The exercise
Set down the whole listing verbatim.

++++++

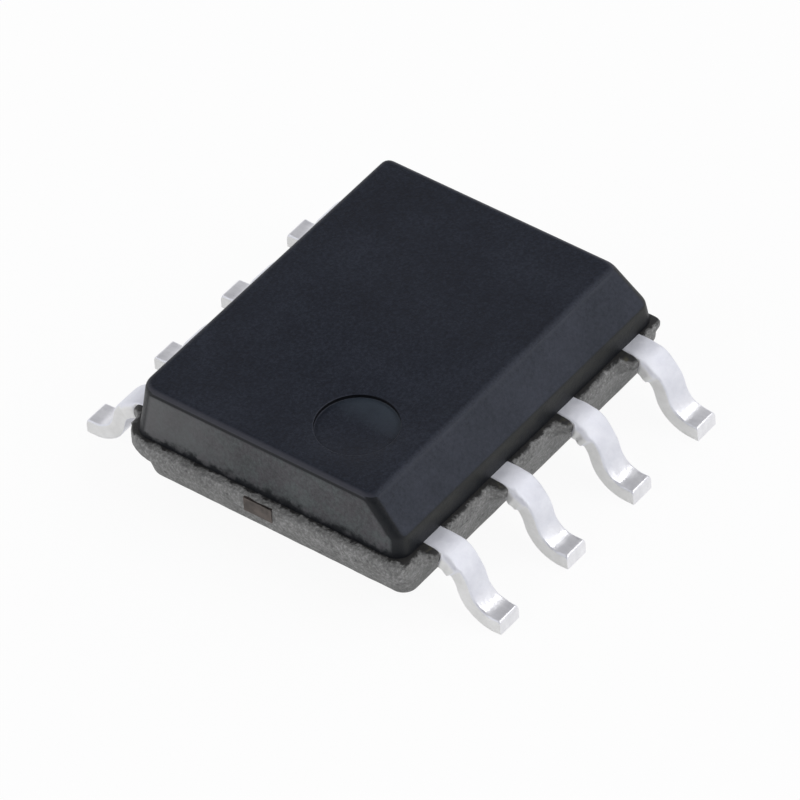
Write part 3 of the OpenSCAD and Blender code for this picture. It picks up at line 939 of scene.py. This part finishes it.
def build_floor():
    bm = bmesh.new()
    turns = [2 * math.pi * i / FLOOR_SIDES for i in range(FLOOR_SIDES)]
    bm.faces.new([bm.verts.new((FLOOR_R * math.cos(a), FLOOR_R * math.sin(a), 0.0)) for a in turns])
    mesh = bpy.data.meshes.new("studio_floor")
    bm.to_mesh(mesh)
    bm.free()
    mesh.materials.append(floor_material())
    floor = bpy.data.objects.new("studio_floor", mesh)
    bpy.context.scene.collection.objects.link(floor)


def grey_ramp(tree, fac, *stops):
    """stops are (place, brightness)."""
    ramp = add_node(tree, "ShaderNodeValToRGB")
    elements = ramp.color_ramp.elements
    ramp.color_ramp.interpolation = "EASE"
    while len(elements) < len(stops):
        elements.new(0.5)
    for e, (at, value) in zip(elements, stops):
        e.position = at
        e.color = (value, value, value * 1.01, 1)
    tree.links.new(fac, ramp.inputs["Fac"])
    return ramp.outputs["Color"]


def product(tree, a, b):
    mul = add_node(tree, "ShaderNodeMix", data_type="RGBA", blend_type="MULTIPLY")
    sockets = {socket.identifier: socket for socket in mul.inputs}
    sockets["Factor_Float"].default_value = 1.0
    tree.links.new(a, sockets["A_Color"])
    tree.links.new(b, sockets["B_Color"])
    return next(o for o in mul.outputs if o.identifier == "Result_Color")


def build_world():
    """White where the camera sees it, and otherwise a studio that is darker overhead and at two places."""
    world = bpy.data.worlds.new("studio")
    bpy.context.scene.world = world
    world.use_nodes = True
    tree = world.node_tree
    tree.nodes.clear()
    way = add_node(tree, "ShaderNodeTexCoord").outputs["Generated"]

    def towards(direction):
        dot = add_node(tree, "ShaderNodeVectorMath", operation="DOT_PRODUCT")
        dot.inputs[1].default_value = direction
        tree.links.new(way, dot.inputs[0])
        return dot.outputs["Value"]

    height = add_node(tree, "ShaderNodeSeparateXYZ")
    tree.links.new(way, height.inputs["Vector"])
    by_height = grey_ramp(tree, height.outputs["Z"], (0.0, 1.0), (0.22, 1.0), (0.45, 0.78), (0.72, 0.62),
                          (1.0, 0.62))
    # Darkest behind the camera, and a little darker at the same height on the far side
    by_side = grey_ramp(tree, towards(TOWARDS), (0.74, 1.0), (0.94, 0.10))
    opposite = Vector((-TOWARDS.x, -TOWARDS.y, TOWARDS.z))
    by_far = grey_ramp(tree, towards(opposite), (0.76, 1.0), (0.93, 0.78))
    studio = add_node(tree, "ShaderNodeBackground")
    tree.links.new(product(tree, product(tree, by_height, by_side), by_far), studio.inputs["Color"])
    white = glow(tree, "ShaderNodeBackground")
    path = add_node(tree, "ShaderNodeLightPath")
    seen = mix_shaders(tree, path.outputs["Is Camera Ray"], studio.outputs[0], white.outputs[0])
    tree.links.new(seen, add_node(tree, "ShaderNodeOutputWorld").inputs[0])


def softbox(name, azimuth, elevation, distance, size, power):
    """A round lamp that faces the chip. Its distance and size are in metres."""
    at = aim(azimuth, elevation) * distance
    data = bpy.data.lights.new(name, "AREA")
    data.shape = "DISK"
    data.size = size
    data.energy = power
    lamp = bpy.data.objects.new(name, data)
    lamp.matrix_world = Matrix.Translation(at) @ at.to_track_quat("Z", "Y").to_matrix().to_4x4()
    bpy.context.scene.collection.objects.link(lamp)


def build_camera():
    level = (-TOWARDS).cross(Vector((0, 0, 1))).normalized()
    upright = level.cross(-TOWARDS)
    roll = math.radians(ROLL)
    right = level * math.cos(roll) + upright * math.sin(roll)
    up = upright * math.cos(roll) - level * math.sin(roll)
    place = (Vector(LOOK_AT) + right * SHIFT_RIGHT + up * SHIFT_UP + TOWARDS * DISTANCE) * MM
    data = bpy.data.cameras.new("camera")
    data.sensor_width = 36
    data.lens = LENS
    data.clip_start = 0.005
    data.clip_end = 10
    camera = bpy.data.objects.new("camera", data)
    camera.matrix_world = Matrix(((right.x, up.x, TOWARDS.x, place.x), (right.y, up.y, TOWARDS.y, place.y),
                                  (right.z, up.z, TOWARDS.z, place.z), (0, 0, 0, 1)))
    bpy.context.scene.collection.objects.link(camera)
    bpy.context.scene.camera = camera


# ---------------------------------------------------------------- the scene
build_body()
TIN = tin()
for number in range(1, 9):
    build_lead(number)

# The pieces sealed inside keep their CAD meshes
INSIDE = {"die_pad": copper(), "die_attach": silver_glue(), "die": silicon()}
WIRE = gold()
INSIDE.update({f"bond_wire_{number}": WIRE for number in range(1, 9)})
for node_name, material in INSIDE.items():
    for material_slot in NODES[node_name].material_slots:
        material_slot.material = material

build_floor()
build_world()
softbox("key_back_left", 142, 38, 0.20, 0.12, 0.060)
softbox("front", -80, 42, 0.20, 0.12, 0.075)
softbox("side_right", -30, 52, 0.20, 0.07, 0.040)
build_camera()

bpy.context.scene.view_settings.view_transform = "Standard"

bpy.context.view_layer.update()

++++++

Problem solution
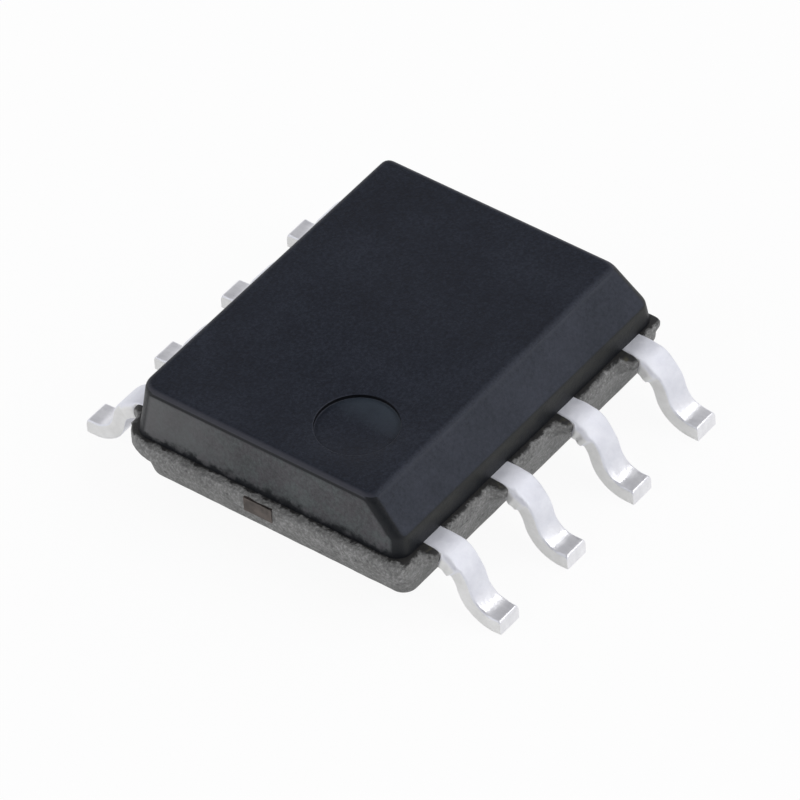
Write part 3 of the OpenSCAD and Blender code for this picture. It picks up at line 939 of scene.py. This part finishes it.
def build_floor():
    bm = bmesh.new()
    turns = [2 * math.pi * i / FLOOR_SIDES for i in range(FLOOR_SIDES)]
    bm.faces.new([bm.verts.new((FLOOR_R * math.cos(a), FLOOR_R * math.sin(a), 0.0)) for a in turns])
    mesh = bpy.data.meshes.new("studio_floor")
    bm.to_mesh(mesh)
    bm.free()
    mesh.materials.append(floor_material())
    floor = bpy.data.objects.new("studio_floor", mesh)
    bpy.context.scene.collection.objects.link(floor)


def grey_ramp(tree, fac, *stops):
    """stops are (place, brightness)."""
    ramp = add_node(tree, "ShaderNodeValToRGB")
    elements = ramp.color_ramp.elements
    ramp.color_ramp.interpolation = "EASE"
    while len(elements) < len(stops):
        elements.new(0.5)
    for e, (at, value) in zip(elements, stops):
        e.position = at
        e.color = (value, value, value * 1.01, 1)
    tree.links.new(fac, ramp.inputs["Fac"])
    return ramp.outputs["Color"]


def product(tree, a, b):
    mul = add_node(tree, "ShaderNodeMix", data_type="RGBA", blend_type="MULTIPLY")
    sockets = {socket.identifier: socket for socket in mul.inputs}
    sockets["Factor_Float"].default_value = 1.0
    tree.links.new(a, sockets["A_Color"])
    tree.links.new(b, sockets["B_Color"])
    return next(o for o in mul.outputs if o.identifier == "Result_Color")


def build_world():
    """White where the camera sees it, and otherwise a studio that is darker overhead and at two places."""
    world = bpy.data.worlds.new("studio")
    bpy.context.scene.world = world
    world.use_nodes = True
    tree = world.node_tree
    tree.nodes.clear()
    way = add_node(tree, "ShaderNodeTexCoord").outputs["Generated"]

    def towards(direction):
        dot = add_node(tree, "ShaderNodeVectorMath", operation="DOT_PRODUCT")
        dot.inputs[1].default_value = direction
        tree.links.new(way, dot.inputs[0])
        return dot.outputs["Value"]

    height = add_node(tree, "ShaderNodeSeparateXYZ")
    tree.links.new(way, height.inputs["Vector"])
    by_height = grey_ramp(tree, height.outputs["Z"], (0.0, 1.0), (0.22, 1.0), (0.45, 0.78), (0.72, 0.62),
                          (1.0, 0.62))
    # Darkest behind the camera, and a little darker at the same height on the far side
    by_side = grey_ramp(tree, towards(TOWARDS), (0.74, 1.0), (0.94, 0.10))
    opposite = Vector((-TOWARDS.x, -TOWARDS.y, TOWARDS.z))
    by_far = grey_ramp(tree, towards(opposite), (0.76, 1.0), (0.93, 0.78))
    studio = add_node(tree, "ShaderNodeBackground")
    tree.links.new(product(tree, product(tree, by_height, by_side), by_far), studio.inputs["Color"])
    white = glow(tree, "ShaderNodeBackground")
    path = add_node(tree, "ShaderNodeLightPath")
    seen = mix_shaders(tree, path.outputs["Is Camera Ray"], studio.outputs[0], white.outputs[0])
    tree.links.new(seen, add_node(tree, "ShaderNodeOutputWorld").inputs[0])


def softbox(name, azimuth, elevation, distance, size, power):
    """A round lamp that faces the chip. Its distance and size are in metres."""
    at = aim(azimuth, elevation) * distance
    data = bpy.data.lights.new(name, "AREA")
    data.shape = "DISK"
    data.size = size
    data.energy = power
    lamp = bpy.data.objects.new(name, data)
    lamp.matrix_world = Matrix.Translation(at) @ at.to_track_quat("Z", "Y").to_matrix().to_4x4()
    bpy.context.scene.collection.objects.link(lamp)


def build_camera():
    level = (-TOWARDS).cross(Vector((0, 0, 1))).normalized()
    upright = level.cross(-TOWARDS)
    roll = math.radians(ROLL)
    right = level * math.cos(roll) + upright * math.sin(roll)
    up = upright * math.cos(roll) - level * math.sin(roll)
    place = (Vector(LOOK_AT) + right * SHIFT_RIGHT + up * SHIFT_UP + TOWARDS * DISTANCE) * MM
    data = bpy.data.cameras.new("camera")
    data.sensor_width = 36
    data.lens = LENS
    data.clip_start = 0.005
    data.clip_end = 10
    camera = bpy.data.objects.new("camera", data)
    camera.matrix_world = Matrix(((right.x, up.x, TOWARDS.x, place.x), (right.y, up.y, TOWARDS.y, place.y),
                                  (right.z, up.z, TOWARDS.z, place.z), (0, 0, 0, 1)))
    bpy.context.scene.collection.objects.link(camera)
    bpy.context.scene.camera = camera


# ---------------------------------------------------------------- the scene
build_body()
TIN = tin()
for number in range(1, 9):
    build_lead(number)

# The pieces sealed inside keep their CAD meshes
INSIDE = {"die_pad": copper(), "die_attach": silver_glue(), "die": silicon()}
WIRE = gold()
INSIDE.update({f"bond_wire_{number}": WIRE for number in range(1, 9)})
for node_name, material in INSIDE.items():
    for material_slot in NODES[node_name].material_slots:
        material_slot.material = material

build_floor()
build_world()
softbox("key_back_left", 142, 38, 0.20, 0.12, 0.060)
softbox("front", -80, 42, 0.20, 0.12, 0.075)
softbox("side_right", -30, 52, 0.20, 0.07, 0.040)
build_camera()

bpy.context.scene.view_settings.view_transform = "Standard"

bpy.context.view_layer.update()